### Description of the task
From the entries below, reproduce exactly the line containing "Reconstruct the object", the line containing "const BACK_PINCH_ROLL = 30;", and every line in between, with nothing added.

Dataset excerpt:

----

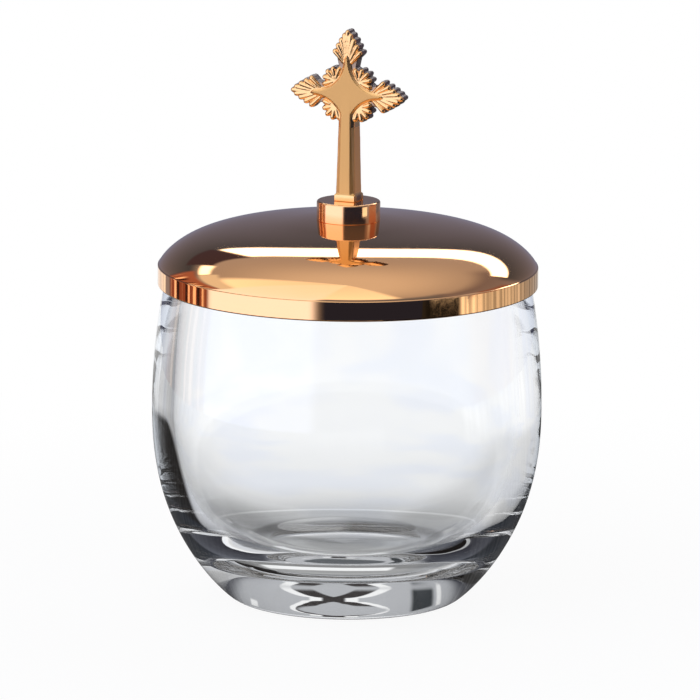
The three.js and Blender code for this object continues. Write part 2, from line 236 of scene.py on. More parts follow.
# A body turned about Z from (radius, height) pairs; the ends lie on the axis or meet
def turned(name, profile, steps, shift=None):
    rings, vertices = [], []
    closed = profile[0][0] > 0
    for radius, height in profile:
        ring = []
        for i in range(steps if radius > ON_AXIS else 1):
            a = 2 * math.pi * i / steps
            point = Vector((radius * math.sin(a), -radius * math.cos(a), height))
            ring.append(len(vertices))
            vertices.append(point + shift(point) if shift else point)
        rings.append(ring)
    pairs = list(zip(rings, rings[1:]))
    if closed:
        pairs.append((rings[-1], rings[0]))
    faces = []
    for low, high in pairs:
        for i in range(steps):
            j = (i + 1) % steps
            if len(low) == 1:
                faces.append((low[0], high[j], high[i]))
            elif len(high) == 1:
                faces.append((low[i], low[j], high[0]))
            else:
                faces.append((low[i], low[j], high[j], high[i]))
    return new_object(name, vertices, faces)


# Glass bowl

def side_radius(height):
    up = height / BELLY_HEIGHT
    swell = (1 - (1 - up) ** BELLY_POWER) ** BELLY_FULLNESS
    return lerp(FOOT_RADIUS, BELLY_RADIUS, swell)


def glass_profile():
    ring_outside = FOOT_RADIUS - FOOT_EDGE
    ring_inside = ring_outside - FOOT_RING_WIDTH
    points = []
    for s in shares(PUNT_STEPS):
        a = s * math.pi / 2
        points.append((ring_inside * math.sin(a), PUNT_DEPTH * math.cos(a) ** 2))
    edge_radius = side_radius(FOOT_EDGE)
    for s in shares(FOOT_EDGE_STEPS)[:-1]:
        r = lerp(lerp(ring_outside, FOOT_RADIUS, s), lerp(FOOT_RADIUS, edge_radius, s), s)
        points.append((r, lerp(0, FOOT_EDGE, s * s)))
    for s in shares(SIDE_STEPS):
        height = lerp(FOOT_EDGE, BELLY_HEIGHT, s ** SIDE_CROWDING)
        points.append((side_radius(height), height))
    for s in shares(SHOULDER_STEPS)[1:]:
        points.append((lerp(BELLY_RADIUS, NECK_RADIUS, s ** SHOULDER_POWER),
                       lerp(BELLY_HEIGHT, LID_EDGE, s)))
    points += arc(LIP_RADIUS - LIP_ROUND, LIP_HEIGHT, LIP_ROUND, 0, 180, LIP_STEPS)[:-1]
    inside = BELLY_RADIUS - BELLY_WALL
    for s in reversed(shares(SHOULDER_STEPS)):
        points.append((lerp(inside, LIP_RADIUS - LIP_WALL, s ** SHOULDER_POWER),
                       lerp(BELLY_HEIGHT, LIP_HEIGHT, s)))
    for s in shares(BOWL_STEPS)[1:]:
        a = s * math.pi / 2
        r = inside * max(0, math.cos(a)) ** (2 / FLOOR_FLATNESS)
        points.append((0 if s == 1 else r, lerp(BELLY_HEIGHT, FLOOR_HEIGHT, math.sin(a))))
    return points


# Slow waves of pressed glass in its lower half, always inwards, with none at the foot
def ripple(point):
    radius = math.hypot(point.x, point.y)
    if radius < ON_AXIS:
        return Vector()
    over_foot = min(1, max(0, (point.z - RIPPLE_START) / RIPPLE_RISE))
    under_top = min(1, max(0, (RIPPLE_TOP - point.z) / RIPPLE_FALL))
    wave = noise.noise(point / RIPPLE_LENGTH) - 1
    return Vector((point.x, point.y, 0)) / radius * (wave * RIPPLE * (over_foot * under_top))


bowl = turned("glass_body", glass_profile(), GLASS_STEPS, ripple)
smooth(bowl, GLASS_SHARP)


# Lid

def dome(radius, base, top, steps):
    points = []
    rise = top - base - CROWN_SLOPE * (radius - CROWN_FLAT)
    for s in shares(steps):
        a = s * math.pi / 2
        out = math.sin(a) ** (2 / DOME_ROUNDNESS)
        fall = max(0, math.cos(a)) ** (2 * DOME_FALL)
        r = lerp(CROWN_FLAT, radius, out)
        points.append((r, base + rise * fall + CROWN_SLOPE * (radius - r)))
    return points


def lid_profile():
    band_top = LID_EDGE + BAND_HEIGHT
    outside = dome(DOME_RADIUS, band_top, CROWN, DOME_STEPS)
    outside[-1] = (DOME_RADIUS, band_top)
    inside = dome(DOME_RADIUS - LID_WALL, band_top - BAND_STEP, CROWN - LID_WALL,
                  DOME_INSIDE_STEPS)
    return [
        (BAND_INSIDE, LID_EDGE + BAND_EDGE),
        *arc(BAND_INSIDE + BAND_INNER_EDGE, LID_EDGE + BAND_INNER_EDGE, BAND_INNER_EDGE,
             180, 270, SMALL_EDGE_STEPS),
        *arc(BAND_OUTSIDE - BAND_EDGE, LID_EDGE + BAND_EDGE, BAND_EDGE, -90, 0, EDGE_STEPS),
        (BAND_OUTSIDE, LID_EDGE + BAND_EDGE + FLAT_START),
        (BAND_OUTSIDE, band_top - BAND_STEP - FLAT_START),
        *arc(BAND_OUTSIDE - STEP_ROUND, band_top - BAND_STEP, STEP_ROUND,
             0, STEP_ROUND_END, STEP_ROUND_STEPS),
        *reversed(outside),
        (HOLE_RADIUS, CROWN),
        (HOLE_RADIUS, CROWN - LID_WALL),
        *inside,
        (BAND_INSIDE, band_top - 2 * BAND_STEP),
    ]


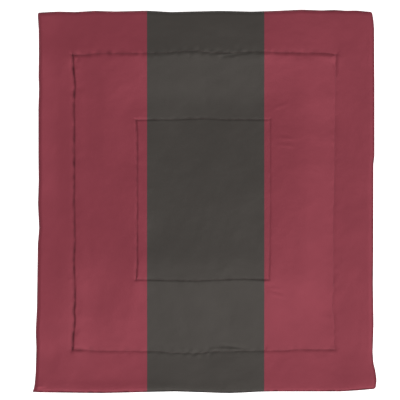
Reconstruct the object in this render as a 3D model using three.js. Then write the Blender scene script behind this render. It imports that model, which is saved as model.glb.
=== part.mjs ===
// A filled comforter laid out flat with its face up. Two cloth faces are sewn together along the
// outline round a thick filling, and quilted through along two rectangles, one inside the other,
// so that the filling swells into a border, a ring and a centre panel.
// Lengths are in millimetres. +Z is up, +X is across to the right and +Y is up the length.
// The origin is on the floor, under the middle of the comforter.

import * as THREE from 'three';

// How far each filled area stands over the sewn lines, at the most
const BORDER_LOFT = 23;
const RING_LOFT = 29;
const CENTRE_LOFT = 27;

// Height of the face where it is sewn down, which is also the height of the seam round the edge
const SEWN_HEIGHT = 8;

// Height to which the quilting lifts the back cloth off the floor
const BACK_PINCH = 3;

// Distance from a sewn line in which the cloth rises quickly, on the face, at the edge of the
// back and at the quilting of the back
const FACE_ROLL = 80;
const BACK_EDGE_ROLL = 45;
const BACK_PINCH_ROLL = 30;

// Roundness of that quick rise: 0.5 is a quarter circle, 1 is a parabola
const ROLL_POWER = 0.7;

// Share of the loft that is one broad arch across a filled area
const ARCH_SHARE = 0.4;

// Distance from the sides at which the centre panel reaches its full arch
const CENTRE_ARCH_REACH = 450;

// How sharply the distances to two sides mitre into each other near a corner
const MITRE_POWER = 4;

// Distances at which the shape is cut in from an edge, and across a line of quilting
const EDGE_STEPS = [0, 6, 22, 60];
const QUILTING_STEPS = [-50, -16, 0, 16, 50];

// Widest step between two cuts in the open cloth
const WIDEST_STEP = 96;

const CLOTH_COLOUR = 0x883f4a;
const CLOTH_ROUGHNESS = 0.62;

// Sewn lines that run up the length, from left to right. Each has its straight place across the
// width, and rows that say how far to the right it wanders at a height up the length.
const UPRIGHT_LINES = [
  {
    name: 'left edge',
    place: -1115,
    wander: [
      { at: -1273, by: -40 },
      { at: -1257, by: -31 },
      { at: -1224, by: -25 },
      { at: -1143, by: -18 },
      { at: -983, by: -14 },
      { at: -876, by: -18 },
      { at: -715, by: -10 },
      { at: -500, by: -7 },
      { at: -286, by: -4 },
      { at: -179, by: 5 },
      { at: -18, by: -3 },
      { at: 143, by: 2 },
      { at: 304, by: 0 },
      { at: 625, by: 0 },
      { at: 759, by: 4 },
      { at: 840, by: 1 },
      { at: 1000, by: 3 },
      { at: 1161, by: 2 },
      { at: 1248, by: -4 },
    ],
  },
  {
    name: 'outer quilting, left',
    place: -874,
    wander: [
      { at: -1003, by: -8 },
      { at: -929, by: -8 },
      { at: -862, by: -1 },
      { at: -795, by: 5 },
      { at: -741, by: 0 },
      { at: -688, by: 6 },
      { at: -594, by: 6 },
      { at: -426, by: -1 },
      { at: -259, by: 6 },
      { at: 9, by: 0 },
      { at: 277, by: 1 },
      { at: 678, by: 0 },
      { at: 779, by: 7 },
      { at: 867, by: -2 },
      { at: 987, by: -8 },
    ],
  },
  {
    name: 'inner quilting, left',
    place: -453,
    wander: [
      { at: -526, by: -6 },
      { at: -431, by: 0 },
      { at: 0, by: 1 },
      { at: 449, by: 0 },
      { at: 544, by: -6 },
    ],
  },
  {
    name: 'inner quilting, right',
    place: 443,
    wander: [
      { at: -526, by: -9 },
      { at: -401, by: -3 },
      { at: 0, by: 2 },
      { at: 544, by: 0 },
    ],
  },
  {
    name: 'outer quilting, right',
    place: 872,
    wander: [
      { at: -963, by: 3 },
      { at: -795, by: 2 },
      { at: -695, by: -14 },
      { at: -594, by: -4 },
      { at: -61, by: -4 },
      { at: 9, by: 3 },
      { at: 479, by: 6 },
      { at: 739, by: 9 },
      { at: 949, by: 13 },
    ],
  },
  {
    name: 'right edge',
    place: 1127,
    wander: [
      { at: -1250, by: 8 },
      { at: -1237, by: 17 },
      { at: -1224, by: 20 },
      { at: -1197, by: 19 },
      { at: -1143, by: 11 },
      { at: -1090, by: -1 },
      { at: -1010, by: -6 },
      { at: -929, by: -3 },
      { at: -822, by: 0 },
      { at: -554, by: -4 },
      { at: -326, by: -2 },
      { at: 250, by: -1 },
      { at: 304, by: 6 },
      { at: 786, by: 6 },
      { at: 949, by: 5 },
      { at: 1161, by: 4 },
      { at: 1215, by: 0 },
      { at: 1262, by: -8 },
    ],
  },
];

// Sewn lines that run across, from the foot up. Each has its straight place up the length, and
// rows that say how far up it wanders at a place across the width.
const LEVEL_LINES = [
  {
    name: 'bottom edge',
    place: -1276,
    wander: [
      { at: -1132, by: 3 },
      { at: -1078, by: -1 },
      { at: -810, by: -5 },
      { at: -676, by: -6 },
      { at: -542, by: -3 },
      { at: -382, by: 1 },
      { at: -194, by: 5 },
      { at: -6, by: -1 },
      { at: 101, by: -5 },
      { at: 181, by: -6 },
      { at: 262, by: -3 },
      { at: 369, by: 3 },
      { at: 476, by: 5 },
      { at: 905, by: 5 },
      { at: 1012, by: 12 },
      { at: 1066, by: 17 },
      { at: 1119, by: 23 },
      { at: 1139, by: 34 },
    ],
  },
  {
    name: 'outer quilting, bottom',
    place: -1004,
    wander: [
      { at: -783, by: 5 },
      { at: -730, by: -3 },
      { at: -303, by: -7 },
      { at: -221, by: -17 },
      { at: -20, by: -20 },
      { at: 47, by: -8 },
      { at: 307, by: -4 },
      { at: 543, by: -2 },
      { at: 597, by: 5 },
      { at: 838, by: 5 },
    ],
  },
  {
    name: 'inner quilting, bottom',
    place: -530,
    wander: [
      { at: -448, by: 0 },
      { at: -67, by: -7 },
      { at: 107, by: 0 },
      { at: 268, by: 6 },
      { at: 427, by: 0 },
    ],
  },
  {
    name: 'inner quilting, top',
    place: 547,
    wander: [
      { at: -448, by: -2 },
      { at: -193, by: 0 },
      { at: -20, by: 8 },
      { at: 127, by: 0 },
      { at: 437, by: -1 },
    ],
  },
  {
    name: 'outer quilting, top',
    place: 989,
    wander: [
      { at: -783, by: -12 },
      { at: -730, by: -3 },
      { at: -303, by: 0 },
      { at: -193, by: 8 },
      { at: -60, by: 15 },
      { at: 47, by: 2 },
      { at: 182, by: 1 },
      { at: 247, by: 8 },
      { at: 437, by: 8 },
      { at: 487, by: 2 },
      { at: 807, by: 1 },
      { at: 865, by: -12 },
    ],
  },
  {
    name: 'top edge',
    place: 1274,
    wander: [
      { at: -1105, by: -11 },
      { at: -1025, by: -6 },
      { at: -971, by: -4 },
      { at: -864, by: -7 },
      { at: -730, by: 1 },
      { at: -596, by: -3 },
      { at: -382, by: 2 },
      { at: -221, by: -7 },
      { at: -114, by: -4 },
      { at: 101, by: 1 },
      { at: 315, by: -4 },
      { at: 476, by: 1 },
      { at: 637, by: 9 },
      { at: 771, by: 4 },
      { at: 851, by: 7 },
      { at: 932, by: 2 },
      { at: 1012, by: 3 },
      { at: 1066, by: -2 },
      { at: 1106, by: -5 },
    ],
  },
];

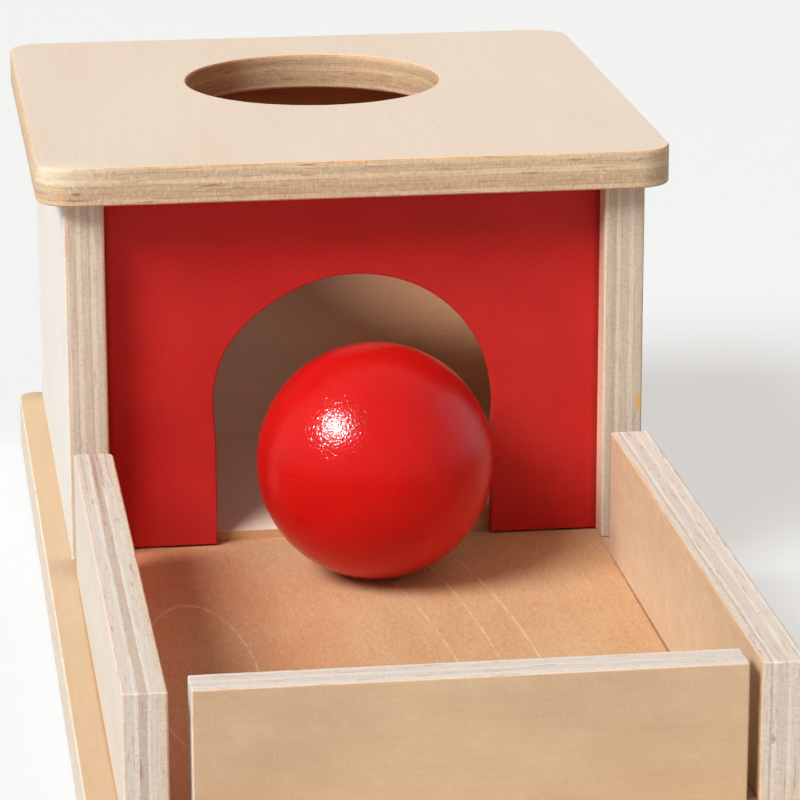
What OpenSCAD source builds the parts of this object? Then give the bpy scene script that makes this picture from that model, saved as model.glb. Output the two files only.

----

### Worked answer
Reconstruct the object in this render as a 3D model using three.js. Then write the Blender scene script behind this render. It imports that model, which is saved as model.glb.
=== part.mjs ===
// A filled comforter laid out flat with its face up. Two cloth faces are sewn together along the
// outline round a thick filling, and quilted through along two rectangles, one inside the other,
// so that the filling swells into a border, a ring and a centre panel.
// Lengths are in millimetres. +Z is up, +X is across to the right and +Y is up the length.
// The origin is on the floor, under the middle of the comforter.

import * as THREE from 'three';

// How far each filled area stands over the sewn lines, at the most
const BORDER_LOFT = 23;
const RING_LOFT = 29;
const CENTRE_LOFT = 27;

// Height of the face where it is sewn down, which is also the height of the seam round the edge
const SEWN_HEIGHT = 8;

// Height to which the quilting lifts the back cloth off the floor
const BACK_PINCH = 3;

// Distance from a sewn line in which the cloth rises quickly, on the face, at the edge of the
// back and at the quilting of the back
const FACE_ROLL = 80;
const BACK_EDGE_ROLL = 45;
const BACK_PINCH_ROLL = 30;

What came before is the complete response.